------ Source excerpt ------

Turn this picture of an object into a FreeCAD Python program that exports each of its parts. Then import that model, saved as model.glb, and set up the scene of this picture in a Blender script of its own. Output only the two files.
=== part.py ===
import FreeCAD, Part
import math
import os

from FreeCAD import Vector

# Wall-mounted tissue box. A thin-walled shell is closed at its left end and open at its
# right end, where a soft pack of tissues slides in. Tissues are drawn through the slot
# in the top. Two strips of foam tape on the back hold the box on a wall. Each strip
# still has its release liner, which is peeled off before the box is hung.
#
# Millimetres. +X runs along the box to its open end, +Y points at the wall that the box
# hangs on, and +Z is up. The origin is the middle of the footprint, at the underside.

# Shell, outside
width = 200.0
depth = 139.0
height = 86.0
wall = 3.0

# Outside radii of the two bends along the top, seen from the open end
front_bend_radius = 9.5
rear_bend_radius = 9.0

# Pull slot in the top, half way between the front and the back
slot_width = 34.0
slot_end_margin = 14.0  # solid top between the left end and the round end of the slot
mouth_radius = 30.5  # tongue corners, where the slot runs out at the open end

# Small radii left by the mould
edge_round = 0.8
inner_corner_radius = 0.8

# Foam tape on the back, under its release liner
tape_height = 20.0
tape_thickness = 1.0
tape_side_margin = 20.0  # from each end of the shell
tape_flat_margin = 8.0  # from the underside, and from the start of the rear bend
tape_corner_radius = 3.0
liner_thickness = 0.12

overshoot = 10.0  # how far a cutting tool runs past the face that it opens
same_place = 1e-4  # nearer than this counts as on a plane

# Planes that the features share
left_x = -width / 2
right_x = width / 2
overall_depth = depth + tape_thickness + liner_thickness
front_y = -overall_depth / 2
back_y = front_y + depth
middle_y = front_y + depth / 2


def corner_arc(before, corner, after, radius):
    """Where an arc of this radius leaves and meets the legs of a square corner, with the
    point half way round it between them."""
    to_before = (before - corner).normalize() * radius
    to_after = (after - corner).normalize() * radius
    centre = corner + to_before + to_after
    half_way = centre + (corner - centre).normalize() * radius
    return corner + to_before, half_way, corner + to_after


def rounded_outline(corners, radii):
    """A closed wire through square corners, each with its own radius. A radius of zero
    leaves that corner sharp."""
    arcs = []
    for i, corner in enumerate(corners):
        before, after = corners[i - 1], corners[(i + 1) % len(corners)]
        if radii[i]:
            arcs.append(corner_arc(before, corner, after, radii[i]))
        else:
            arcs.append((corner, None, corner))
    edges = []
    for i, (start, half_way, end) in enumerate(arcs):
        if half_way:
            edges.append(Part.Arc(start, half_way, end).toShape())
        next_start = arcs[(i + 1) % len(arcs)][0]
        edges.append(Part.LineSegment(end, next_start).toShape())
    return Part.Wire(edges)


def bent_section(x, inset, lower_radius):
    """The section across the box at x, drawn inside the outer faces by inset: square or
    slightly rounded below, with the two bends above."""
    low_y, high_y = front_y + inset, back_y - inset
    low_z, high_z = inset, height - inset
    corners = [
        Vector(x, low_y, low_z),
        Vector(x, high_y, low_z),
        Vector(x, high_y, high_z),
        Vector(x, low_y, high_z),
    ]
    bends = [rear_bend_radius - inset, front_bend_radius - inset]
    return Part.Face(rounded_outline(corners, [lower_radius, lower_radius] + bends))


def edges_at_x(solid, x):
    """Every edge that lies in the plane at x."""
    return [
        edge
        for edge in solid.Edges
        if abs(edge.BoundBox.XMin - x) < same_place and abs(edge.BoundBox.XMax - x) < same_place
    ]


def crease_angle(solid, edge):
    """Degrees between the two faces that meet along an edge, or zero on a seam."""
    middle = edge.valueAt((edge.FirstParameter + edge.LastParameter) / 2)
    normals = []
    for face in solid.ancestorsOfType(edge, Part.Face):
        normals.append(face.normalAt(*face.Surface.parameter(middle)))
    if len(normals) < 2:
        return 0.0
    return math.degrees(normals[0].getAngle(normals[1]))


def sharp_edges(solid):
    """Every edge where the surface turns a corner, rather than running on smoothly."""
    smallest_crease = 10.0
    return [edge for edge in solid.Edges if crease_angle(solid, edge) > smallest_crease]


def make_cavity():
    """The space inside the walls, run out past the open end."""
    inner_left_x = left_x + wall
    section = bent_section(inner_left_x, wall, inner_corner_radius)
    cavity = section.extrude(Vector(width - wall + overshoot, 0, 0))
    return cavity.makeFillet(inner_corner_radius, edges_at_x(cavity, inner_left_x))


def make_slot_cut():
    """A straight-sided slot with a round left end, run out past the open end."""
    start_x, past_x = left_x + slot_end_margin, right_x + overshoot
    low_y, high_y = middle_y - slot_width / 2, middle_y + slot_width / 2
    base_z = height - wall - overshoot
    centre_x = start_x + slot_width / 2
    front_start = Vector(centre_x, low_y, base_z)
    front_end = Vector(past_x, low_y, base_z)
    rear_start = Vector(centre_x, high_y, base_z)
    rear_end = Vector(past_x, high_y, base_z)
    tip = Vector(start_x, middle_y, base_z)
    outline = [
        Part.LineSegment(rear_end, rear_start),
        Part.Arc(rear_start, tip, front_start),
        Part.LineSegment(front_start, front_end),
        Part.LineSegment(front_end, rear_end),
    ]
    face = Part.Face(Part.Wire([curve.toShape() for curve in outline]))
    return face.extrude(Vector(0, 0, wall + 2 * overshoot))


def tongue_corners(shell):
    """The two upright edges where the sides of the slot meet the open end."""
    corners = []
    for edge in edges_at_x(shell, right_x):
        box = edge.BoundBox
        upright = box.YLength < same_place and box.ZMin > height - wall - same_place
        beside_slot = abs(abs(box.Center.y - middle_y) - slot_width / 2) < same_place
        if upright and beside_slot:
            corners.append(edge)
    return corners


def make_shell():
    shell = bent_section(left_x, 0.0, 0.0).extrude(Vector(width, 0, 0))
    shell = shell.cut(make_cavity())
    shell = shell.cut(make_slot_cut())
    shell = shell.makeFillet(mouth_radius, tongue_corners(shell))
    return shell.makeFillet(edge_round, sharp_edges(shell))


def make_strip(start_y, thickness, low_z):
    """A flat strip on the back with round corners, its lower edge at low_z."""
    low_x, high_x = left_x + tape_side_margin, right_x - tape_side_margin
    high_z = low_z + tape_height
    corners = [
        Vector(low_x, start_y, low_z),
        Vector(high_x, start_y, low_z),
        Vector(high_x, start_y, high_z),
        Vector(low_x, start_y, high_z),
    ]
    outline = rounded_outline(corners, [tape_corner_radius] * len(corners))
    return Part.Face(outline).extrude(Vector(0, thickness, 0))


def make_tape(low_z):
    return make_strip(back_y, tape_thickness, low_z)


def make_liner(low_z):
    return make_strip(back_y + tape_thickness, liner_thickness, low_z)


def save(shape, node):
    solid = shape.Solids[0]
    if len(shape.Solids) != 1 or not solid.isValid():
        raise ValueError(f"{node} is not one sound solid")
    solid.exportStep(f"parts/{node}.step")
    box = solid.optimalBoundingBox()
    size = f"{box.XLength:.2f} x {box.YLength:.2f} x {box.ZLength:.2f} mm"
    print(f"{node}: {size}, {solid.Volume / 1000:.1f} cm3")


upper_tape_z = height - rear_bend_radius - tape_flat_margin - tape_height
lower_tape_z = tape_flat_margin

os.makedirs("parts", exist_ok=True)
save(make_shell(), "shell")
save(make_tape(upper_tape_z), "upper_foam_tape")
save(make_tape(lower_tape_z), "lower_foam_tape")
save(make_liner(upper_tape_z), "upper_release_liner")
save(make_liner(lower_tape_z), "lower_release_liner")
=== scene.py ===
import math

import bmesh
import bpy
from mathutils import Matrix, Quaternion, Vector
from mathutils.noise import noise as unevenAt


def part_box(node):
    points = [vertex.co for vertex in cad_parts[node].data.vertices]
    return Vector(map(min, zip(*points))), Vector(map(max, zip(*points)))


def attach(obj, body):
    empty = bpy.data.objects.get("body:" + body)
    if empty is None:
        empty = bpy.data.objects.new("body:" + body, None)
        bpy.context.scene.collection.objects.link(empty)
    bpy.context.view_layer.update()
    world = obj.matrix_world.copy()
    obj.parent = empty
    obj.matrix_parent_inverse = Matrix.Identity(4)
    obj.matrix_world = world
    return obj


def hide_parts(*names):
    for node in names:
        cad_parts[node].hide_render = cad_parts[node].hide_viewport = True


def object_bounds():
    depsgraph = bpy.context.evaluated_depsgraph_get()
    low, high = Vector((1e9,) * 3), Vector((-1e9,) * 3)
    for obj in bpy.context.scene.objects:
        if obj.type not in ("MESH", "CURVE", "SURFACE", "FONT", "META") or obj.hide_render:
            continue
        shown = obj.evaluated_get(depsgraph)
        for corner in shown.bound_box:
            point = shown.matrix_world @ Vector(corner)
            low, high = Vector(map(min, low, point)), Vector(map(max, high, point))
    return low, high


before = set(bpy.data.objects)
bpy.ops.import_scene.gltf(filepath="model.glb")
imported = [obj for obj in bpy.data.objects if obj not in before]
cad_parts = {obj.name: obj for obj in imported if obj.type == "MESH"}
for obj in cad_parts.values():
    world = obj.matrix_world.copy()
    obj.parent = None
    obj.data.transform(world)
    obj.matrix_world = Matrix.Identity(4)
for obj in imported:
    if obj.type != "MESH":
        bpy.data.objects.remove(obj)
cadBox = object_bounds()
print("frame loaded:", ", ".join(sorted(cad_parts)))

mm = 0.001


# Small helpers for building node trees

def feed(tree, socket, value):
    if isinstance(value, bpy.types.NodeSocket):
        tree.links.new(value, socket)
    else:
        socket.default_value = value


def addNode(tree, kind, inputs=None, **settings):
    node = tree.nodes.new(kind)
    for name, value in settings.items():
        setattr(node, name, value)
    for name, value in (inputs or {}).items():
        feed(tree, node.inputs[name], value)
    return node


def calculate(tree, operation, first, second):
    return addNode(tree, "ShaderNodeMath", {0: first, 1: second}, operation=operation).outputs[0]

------

Task to carry out
Repeat, word for word, only the lines from the line holding "upper_tape_z = height" through the line holding "from mathutils.noise import noise as unevenAt", with both of those lines included.

Output for this task
upper_tape_z = height - rear_bend_radius - tape_flat_margin - tape_height
lower_tape_z = tape_flat_margin

os.makedirs("parts", exist_ok=True)
save(make_shell(), "shell")
save(make_tape(upper_tape_z), "upper_foam_tape")
save(make_tape(lower_tape_z), "lower_foam_tape")
save(make_liner(upper_tape_z), "upper_release_liner")
save(make_liner(lower_tape_z), "lower_release_liner")
=== scene.py ===
import math

import bmesh
import bpy
from mathutils import Matrix, Quaternion, Vector
from mathutils.noise import noise as unevenAt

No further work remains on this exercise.